While a criminal prosecution requires no overt act, the courts demand that RICO plaintiffs whose claim is based on a conspiracy under subsection 1962(d) prove an overt act since a mere agreement cannot be the direct or proximate cause of an injury. Moreover, the overt act itself must constitute a predicate offense.
Notwithstanding the apparent inability of the United States to sue for damages under RICO, the Attorney General may seek to prevent and restrain RICO violations under the broad equitable powers vested in the courts to order disgorgement, divestiture, restitution, or the creation of receiverships or trusteeships. This authority has been invoked relatively infrequently, primarily to rid various unions of organized crime and other forms of corruption. There is some question whether private plaintiffs, in addition to the Attorney General, may seek injunctive and other forms of equitable relief.
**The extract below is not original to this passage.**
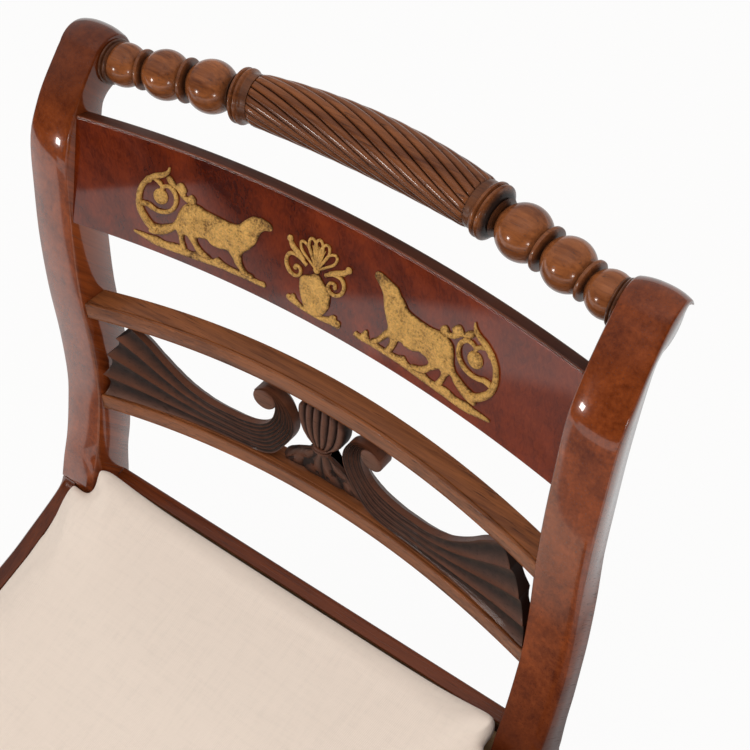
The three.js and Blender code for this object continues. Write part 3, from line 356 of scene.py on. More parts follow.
def merged(name, *pieces):
    """Join pieces into one object."""
    clear_selection()
    for piece in pieces:
        piece.select_set(True)
    bpy.context.view_layer.objects.active = pieces[0]
    if len(pieces) > 1:
        bpy.ops.object.join()
    pieces[0].name = name
    pieces[0].data.name = name
    return pieces[0]


def other_side(piece, name):
    """A copy with its own mesh, mirrored to the chair's other side."""
    twin = piece.copy()
    twin.data = piece.data.copy()
    twin.name = name
    twin.data.name = name
    bpy.context.collection.objects.link(twin)
    twin.data.transform(Matrix.Scale(-1, 4, (1, 0, 0)))
    twin.data.flip_normals()
    return twin


def fitted(piece, material, body, slot, *nodes):
    """Give a finished piece its material and its body, and hide the nodes that it stands for."""
    piece.data.materials.clear()
    piece.data.materials.append(material)
    if piece.data.attributes.get("order"):
        piece.data.attributes.remove(piece.data.attributes["order"])
    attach(piece, body)
    if nodes:
        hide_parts(*nodes)
    return piece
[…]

On the procedural side, the Supreme Court has held that (1) state trial courts of general jurisdiction have concurrent jurisdiction over federal civil RICO claims; (2) under the appropriate circumstances parties may agree to make potential civil RICO claims subject to arbitration; (3) the Clayton Act's four-year period of limitation applies to civil RICO claims as well, and the period begins when the victim discovers or should have discovered the injury; and (4) in the absence of an impediment to state regulation, the McCarran-Ferguson Act does not bar civil RICO claims based on insurance fraud allegations.